+++ Source material +++
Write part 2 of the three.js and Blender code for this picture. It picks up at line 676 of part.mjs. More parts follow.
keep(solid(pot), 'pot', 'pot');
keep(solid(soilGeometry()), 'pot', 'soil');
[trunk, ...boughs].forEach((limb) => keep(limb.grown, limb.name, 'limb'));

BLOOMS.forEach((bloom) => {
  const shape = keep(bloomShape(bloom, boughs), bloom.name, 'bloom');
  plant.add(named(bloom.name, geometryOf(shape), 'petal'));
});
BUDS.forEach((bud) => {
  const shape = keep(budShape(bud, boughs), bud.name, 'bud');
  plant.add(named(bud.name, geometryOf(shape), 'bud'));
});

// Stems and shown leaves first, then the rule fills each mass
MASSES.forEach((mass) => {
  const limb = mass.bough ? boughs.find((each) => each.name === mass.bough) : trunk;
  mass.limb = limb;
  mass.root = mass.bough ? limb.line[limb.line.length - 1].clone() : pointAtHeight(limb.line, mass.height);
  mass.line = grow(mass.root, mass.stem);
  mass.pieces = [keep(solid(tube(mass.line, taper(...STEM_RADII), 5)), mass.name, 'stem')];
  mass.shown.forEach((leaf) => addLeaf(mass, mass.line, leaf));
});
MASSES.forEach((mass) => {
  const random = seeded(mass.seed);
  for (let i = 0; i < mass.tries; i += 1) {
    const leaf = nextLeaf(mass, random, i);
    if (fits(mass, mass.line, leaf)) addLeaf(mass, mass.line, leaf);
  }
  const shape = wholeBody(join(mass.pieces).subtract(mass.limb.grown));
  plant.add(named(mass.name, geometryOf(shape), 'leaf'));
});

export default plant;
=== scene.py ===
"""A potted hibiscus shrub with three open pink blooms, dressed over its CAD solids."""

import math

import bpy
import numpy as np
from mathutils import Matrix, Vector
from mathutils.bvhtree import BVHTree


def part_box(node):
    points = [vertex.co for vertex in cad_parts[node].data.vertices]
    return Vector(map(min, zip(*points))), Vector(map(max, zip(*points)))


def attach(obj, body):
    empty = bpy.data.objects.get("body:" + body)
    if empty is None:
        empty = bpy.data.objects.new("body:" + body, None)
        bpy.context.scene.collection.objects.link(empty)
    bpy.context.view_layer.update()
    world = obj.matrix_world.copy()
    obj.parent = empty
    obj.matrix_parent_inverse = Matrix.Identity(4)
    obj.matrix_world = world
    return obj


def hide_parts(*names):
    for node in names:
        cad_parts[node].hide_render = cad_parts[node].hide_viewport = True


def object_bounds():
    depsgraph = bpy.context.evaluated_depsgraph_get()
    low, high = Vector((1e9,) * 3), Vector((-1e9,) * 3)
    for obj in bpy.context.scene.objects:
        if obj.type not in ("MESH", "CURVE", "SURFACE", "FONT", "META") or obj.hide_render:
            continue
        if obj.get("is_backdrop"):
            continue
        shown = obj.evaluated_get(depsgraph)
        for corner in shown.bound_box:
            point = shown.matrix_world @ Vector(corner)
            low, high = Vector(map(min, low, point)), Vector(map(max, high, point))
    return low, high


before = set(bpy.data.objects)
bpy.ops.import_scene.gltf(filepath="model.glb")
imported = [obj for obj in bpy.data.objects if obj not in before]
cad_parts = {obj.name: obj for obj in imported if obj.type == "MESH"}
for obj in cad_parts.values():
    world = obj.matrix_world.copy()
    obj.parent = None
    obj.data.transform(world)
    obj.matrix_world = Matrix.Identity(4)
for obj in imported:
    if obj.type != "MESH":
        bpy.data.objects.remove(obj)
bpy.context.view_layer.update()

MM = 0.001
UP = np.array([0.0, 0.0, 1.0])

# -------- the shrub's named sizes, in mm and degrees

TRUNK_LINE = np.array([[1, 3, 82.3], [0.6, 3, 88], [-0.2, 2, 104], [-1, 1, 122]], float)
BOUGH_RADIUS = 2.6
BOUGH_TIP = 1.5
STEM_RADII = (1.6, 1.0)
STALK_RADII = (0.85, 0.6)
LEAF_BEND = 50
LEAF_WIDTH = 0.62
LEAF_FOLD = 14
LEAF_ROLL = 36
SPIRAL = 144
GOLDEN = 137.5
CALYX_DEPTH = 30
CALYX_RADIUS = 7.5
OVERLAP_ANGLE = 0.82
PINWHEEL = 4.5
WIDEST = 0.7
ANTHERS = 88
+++
Reproduce, without alteration, solely the lines beginning at the line that includes "fills each mass" and ending at the line that includes "point = shown.matrix_world", both lines included.

// Stems and shown leaves first, then the rule fills each mass
MASSES.forEach((mass) => {
  const limb = mass.bough ? boughs.find((each) => each.name === mass.bough) : trunk;
  mass.limb = limb;
  mass.root = mass.bough ? limb.line[limb.line.length - 1].clone() : pointAtHeight(limb.line, mass.height);
  mass.line = grow(mass.root, mass.stem);
  mass.pieces = [keep(solid(tube(mass.line, taper(...STEM_RADII), 5)), mass.name, 'stem')];
  mass.shown.forEach((leaf) => addLeaf(mass, mass.line, leaf));
});
MASSES.forEach((mass) => {
  const random = seeded(mass.seed);
  for (let i = 0; i < mass.tries; i += 1) {
    const leaf = nextLeaf(mass, random, i);
    if (fits(mass, mass.line, leaf)) addLeaf(mass, mass.line, leaf);
  }
  const shape = wholeBody(join(mass.pieces).subtract(mass.limb.grown));
  plant.add(named(mass.name, geometryOf(shape), 'leaf'));
});

export default plant;
=== scene.py ===
"""A potted hibiscus shrub with three open pink blooms, dressed over its CAD solids."""

import math

import bpy
import numpy as np
from mathutils import Matrix, Vector
from mathutils.bvhtree import BVHTree


def part_box(node):
    points = [vertex.co for vertex in cad_parts[node].data.vertices]
    return Vector(map(min, zip(*points))), Vector(map(max, zip(*points)))


def attach(obj, body):
    empty = bpy.data.objects.get("body:" + body)
    if empty is None:
        empty = bpy.data.objects.new("body:" + body, None)
        bpy.context.scene.collection.objects.link(empty)
    bpy.context.view_layer.update()
    world = obj.matrix_world.copy()
    obj.parent = empty
    obj.matrix_parent_inverse = Matrix.Identity(4)
    obj.matrix_world = world
    return obj


def hide_parts(*names):
    for node in names:
        cad_parts[node].hide_render = cad_parts[node].hide_viewport = True


def object_bounds():
    depsgraph = bpy.context.evaluated_depsgraph_get()
    low, high = Vector((1e9,) * 3), Vector((-1e9,) * 3)
    for obj in bpy.context.scene.objects:
        if obj.type not in ("MESH", "CURVE", "SURFACE", "FONT", "META") or obj.hide_render:
            continue
        if obj.get("is_backdrop"):
            continue
        shown = obj.evaluated_get(depsgraph)
        for corner in shown.bound_box:
            point = shown.matrix_world @ Vector(corner)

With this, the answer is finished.